━━━━━ SOURCE MATERIAL ━━━━━
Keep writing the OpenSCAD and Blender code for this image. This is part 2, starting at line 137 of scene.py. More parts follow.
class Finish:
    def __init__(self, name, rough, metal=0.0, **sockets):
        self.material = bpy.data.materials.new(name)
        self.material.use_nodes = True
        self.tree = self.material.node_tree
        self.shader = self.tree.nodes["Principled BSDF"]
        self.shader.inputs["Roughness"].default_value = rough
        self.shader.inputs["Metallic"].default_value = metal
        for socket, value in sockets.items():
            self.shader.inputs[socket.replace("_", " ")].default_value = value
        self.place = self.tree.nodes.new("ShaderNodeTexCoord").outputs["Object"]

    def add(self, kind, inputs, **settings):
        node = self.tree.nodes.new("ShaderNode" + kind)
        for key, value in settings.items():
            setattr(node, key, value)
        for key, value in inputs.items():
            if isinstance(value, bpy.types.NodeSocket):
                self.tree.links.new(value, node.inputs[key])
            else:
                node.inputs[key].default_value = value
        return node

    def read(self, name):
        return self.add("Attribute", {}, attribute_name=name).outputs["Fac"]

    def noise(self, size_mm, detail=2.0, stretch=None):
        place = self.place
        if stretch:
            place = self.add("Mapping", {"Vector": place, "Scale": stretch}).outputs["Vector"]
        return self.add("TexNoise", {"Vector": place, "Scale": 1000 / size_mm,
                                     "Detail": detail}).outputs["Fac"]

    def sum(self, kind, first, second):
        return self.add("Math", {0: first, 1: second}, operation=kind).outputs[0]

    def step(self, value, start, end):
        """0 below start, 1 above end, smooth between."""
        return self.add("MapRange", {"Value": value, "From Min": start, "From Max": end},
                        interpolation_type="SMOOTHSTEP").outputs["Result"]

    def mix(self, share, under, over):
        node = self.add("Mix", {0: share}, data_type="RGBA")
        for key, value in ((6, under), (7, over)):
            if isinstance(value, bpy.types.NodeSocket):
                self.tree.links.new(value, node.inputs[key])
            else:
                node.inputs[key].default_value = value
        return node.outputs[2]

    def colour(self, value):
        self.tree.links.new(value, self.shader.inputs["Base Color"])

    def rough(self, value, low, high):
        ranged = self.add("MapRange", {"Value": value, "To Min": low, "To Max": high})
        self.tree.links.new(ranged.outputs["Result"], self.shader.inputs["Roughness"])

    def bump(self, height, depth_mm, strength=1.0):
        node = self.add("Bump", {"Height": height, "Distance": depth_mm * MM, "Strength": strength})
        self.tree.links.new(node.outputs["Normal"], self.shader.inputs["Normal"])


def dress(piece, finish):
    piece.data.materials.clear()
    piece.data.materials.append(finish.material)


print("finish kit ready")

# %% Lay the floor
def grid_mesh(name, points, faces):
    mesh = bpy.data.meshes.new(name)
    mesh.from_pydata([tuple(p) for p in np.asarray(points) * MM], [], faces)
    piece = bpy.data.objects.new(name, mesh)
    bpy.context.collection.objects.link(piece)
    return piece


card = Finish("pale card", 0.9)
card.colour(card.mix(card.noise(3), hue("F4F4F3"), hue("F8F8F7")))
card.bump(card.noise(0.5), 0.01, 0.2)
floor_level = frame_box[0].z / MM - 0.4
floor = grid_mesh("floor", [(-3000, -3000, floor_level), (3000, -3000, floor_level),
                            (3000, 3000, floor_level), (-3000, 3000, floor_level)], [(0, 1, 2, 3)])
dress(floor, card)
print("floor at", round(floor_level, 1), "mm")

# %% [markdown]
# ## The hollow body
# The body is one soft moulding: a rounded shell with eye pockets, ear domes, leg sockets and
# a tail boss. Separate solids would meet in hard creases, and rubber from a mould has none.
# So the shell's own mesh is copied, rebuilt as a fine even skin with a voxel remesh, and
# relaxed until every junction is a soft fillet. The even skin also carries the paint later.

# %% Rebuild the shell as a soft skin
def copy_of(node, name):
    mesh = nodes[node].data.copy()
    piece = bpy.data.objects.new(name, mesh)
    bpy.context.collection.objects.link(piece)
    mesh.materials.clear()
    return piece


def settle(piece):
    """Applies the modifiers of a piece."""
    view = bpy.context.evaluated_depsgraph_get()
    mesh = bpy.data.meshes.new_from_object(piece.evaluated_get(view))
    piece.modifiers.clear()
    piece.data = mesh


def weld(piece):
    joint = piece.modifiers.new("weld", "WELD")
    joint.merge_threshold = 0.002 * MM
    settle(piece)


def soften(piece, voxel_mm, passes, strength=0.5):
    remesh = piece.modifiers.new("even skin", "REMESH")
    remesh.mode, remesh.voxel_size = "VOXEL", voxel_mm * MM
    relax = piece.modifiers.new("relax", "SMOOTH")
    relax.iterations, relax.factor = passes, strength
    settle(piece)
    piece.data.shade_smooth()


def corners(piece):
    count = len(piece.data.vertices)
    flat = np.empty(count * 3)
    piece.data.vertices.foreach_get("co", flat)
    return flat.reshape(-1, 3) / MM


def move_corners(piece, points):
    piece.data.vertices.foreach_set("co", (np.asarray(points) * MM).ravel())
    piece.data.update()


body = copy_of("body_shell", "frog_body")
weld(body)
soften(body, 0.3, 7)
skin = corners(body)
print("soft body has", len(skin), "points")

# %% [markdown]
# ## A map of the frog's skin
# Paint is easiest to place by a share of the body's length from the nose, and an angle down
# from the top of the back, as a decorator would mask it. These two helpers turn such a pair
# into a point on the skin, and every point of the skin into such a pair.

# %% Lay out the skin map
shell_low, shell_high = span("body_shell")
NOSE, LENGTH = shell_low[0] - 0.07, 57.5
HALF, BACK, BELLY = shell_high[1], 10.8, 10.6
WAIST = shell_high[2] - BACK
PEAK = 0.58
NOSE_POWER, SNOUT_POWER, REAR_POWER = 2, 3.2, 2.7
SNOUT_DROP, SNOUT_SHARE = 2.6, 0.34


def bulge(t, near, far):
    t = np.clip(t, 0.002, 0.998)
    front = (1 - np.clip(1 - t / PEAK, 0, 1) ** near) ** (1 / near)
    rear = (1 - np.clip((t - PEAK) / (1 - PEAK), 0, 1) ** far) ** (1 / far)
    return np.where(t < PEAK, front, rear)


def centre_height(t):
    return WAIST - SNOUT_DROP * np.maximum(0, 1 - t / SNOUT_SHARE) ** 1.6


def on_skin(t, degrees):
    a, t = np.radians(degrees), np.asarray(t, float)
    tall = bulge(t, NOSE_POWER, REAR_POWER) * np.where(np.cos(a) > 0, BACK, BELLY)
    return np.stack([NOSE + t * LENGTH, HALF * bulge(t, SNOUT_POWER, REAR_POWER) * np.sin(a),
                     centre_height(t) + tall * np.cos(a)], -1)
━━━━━
◆ GOAL OF THE EXERCISE
Reproduce the full listing above, character for character.

◆ THE RESPONSE
Keep writing the OpenSCAD and Blender code for this image. This is part 2, starting at line 137 of scene.py. More parts follow.
class Finish:
    def __init__(self, name, rough, metal=0.0, **sockets):
        self.material = bpy.data.materials.new(name)
        self.material.use_nodes = True
        self.tree = self.material.node_tree
        self.shader = self.tree.nodes["Principled BSDF"]
        self.shader.inputs["Roughness"].default_value = rough
        self.shader.inputs["Metallic"].default_value = metal
        for socket, value in sockets.items():
            self.shader.inputs[socket.replace("_", " ")].default_value = value
        self.place = self.tree.nodes.new("ShaderNodeTexCoord").outputs["Object"]

    def add(self, kind, inputs, **settings):
        node = self.tree.nodes.new("ShaderNode" + kind)
        for key, value in settings.items():
            setattr(node, key, value)
        for key, value in inputs.items():
            if isinstance(value, bpy.types.NodeSocket):
                self.tree.links.new(value, node.inputs[key])
            else:
                node.inputs[key].default_value = value
        return node

    def read(self, name):
        return self.add("Attribute", {}, attribute_name=name).outputs["Fac"]

    def noise(self, size_mm, detail=2.0, stretch=None):
        place = self.place
        if stretch:
            place = self.add("Mapping", {"Vector": place, "Scale": stretch}).outputs["Vector"]
        return self.add("TexNoise", {"Vector": place, "Scale": 1000 / size_mm,
                                     "Detail": detail}).outputs["Fac"]

    def sum(self, kind, first, second):
        return self.add("Math", {0: first, 1: second}, operation=kind).outputs[0]

    def step(self, value, start, end):
        """0 below start, 1 above end, smooth between."""
        return self.add("MapRange", {"Value": value, "From Min": start, "From Max": end},
                        interpolation_type="SMOOTHSTEP").outputs["Result"]

    def mix(self, share, under, over):
        node = self.add("Mix", {0: share}, data_type="RGBA")
        for key, value in ((6, under), (7, over)):
            if isinstance(value, bpy.types.NodeSocket):
                self.tree.links.new(value, node.inputs[key])
            else:
                node.inputs[key].default_value = value
        return node.outputs[2]

    def colour(self, value):
        self.tree.links.new(value, self.shader.inputs["Base Color"])

    def rough(self, value, low, high):
        ranged = self.add("MapRange", {"Value": value, "To Min": low, "To Max": high})
        self.tree.links.new(ranged.outputs["Result"], self.shader.inputs["Roughness"])

    def bump(self, height, depth_mm, strength=1.0):
        node = self.add("Bump", {"Height": height, "Distance": depth_mm * MM, "Strength": strength})
        self.tree.links.new(node.outputs["Normal"], self.shader.inputs["Normal"])


def dress(piece, finish):
    piece.data.materials.clear()
    piece.data.materials.append(finish.material)


print("finish kit ready")

# %% Lay the floor
def grid_mesh(name, points, faces):
    mesh = bpy.data.meshes.new(name)
    mesh.from_pydata([tuple(p) for p in np.asarray(points) * MM], [], faces)
    piece = bpy.data.objects.new(name, mesh)
    bpy.context.collection.objects.link(piece)
    return piece


card = Finish("pale card", 0.9)
card.colour(card.mix(card.noise(3), hue("F4F4F3"), hue("F8F8F7")))
card.bump(card.noise(0.5), 0.01, 0.2)
floor_level = frame_box[0].z / MM - 0.4
floor = grid_mesh("floor", [(-3000, -3000, floor_level), (3000, -3000, floor_level),
                            (3000, 3000, floor_level), (-3000, 3000, floor_level)], [(0, 1, 2, 3)])
dress(floor, card)
print("floor at", round(floor_level, 1), "mm")

# %% [markdown]
# ## The hollow body
# The body is one soft moulding: a rounded shell with eye pockets, ear domes, leg sockets and
# a tail boss. Separate solids would meet in hard creases, and rubber from a mould has none.
# So the shell's own mesh is copied, rebuilt as a fine even skin with a voxel remesh, and
# relaxed until every junction is a soft fillet. The even skin also carries the paint later.

# %% Rebuild the shell as a soft skin
def copy_of(node, name):
    mesh = nodes[node].data.copy()
    piece = bpy.data.objects.new(name, mesh)
    bpy.context.collection.objects.link(piece)
    mesh.materials.clear()
    return piece


def settle(piece):
    """Applies the modifiers of a piece."""
    view = bpy.context.evaluated_depsgraph_get()
    mesh = bpy.data.meshes.new_from_object(piece.evaluated_get(view))
    piece.modifiers.clear()
    piece.data = mesh


def weld(piece):
    joint = piece.modifiers.new("weld", "WELD")
    joint.merge_threshold = 0.002 * MM
    settle(piece)


def soften(piece, voxel_mm, passes, strength=0.5):
    remesh = piece.modifiers.new("even skin", "REMESH")
    remesh.mode, remesh.voxel_size = "VOXEL", voxel_mm * MM
    relax = piece.modifiers.new("relax", "SMOOTH")
    relax.iterations, relax.factor = passes, strength
    settle(piece)
    piece.data.shade_smooth()


def corners(piece):
    count = len(piece.data.vertices)
    flat = np.empty(count * 3)
    piece.data.vertices.foreach_get("co", flat)
    return flat.reshape(-1, 3) / MM


def move_corners(piece, points):
    piece.data.vertices.foreach_set("co", (np.asarray(points) * MM).ravel())
    piece.data.update()


body = copy_of("body_shell", "frog_body")
weld(body)
soften(body, 0.3, 7)
skin = corners(body)
print("soft body has", len(skin), "points")

# %% [markdown]
# ## A map of the frog's skin
# Paint is easiest to place by a share of the body's length from the nose, and an angle down
# from the top of the back, as a decorator would mask it. These two helpers turn such a pair
# into a point on the skin, and every point of the skin into such a pair.

# %% Lay out the skin map
shell_low, shell_high = span("body_shell")
NOSE, LENGTH = shell_low[0] - 0.07, 57.5
HALF, BACK, BELLY = shell_high[1], 10.8, 10.6
WAIST = shell_high[2] - BACK
PEAK = 0.58
NOSE_POWER, SNOUT_POWER, REAR_POWER = 2, 3.2, 2.7
SNOUT_DROP, SNOUT_SHARE = 2.6, 0.34


def bulge(t, near, far):
    t = np.clip(t, 0.002, 0.998)
    front = (1 - np.clip(1 - t / PEAK, 0, 1) ** near) ** (1 / near)
    rear = (1 - np.clip((t - PEAK) / (1 - PEAK), 0, 1) ** far) ** (1 / far)
    return np.where(t < PEAK, front, rear)


def centre_height(t):
    return WAIST - SNOUT_DROP * np.maximum(0, 1 - t / SNOUT_SHARE) ** 1.6


def on_skin(t, degrees):
    a, t = np.radians(degrees), np.asarray(t, float)
    tall = bulge(t, NOSE_POWER, REAR_POWER) * np.where(np.cos(a) > 0, BACK, BELLY)
    return np.stack([NOSE + t * LENGTH, HALF * bulge(t, SNOUT_POWER, REAR_POWER) * np.sin(a),
                     centre_height(t) + tall * np.cos(a)], -1)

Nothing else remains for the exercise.